Like with tweets, just return to it daily.
It’s all made up of one bit at a time. Even for me this is something to remind myself of. I’ll know where I want the story to go and I’ll race there. I wont give a song idea time to breathe and race some bit of it to Instagram long before it should get public scrutiny.
Creatively things need to cocoon. If it involves you sipping coffee and just staring at a wall that’s fine. Every moment doesn’t have to be glorious. Every second doesn’t have to be Snapchat ready.

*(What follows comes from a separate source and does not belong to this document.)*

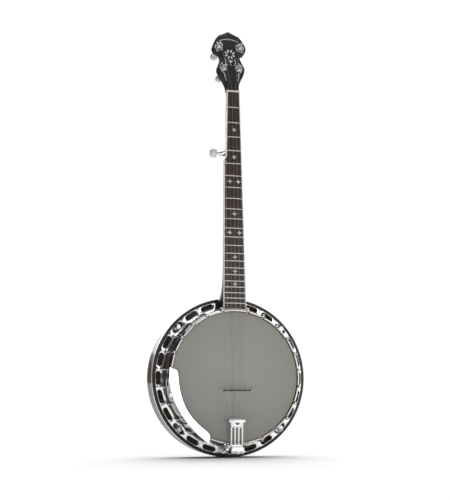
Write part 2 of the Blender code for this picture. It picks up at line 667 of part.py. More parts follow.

Things have increased in tempo, which is part of the reason for the used image. The Lord of the Rings was written back in the time of the first movies, like the languid pace of Wizard of Oz or even the first Star Wars. I know from research how this has effected books, trust me! From Sol Stein on Writing he goes on for ages about how writers of yesteryear could take a slow narrative summary approach to storytelling that would be “suicide today”.
Today’s audience would find Jeffrey Archer slow.
But anyways it was the thing mentioned by Siskel and Ebert back when Fellowship of the Ring came out, it was too action packed considering the pace of when it was written. Its been twenty years since back then when the closest thing to social media was a messageboard.
I have been deliberately putting the phone aside and forcing it’s none use. I’ll bring a book on a bus ride. I practice drum patterns on my break. I let them charge away from my station as I create and turn my back on them.
Allow yourself the space to work.
Even back in my cowriting days I noticed this. The first near hour at your station is decompression.
Then you flow.
Step back in your water.
Have a great Sunday and last week of November!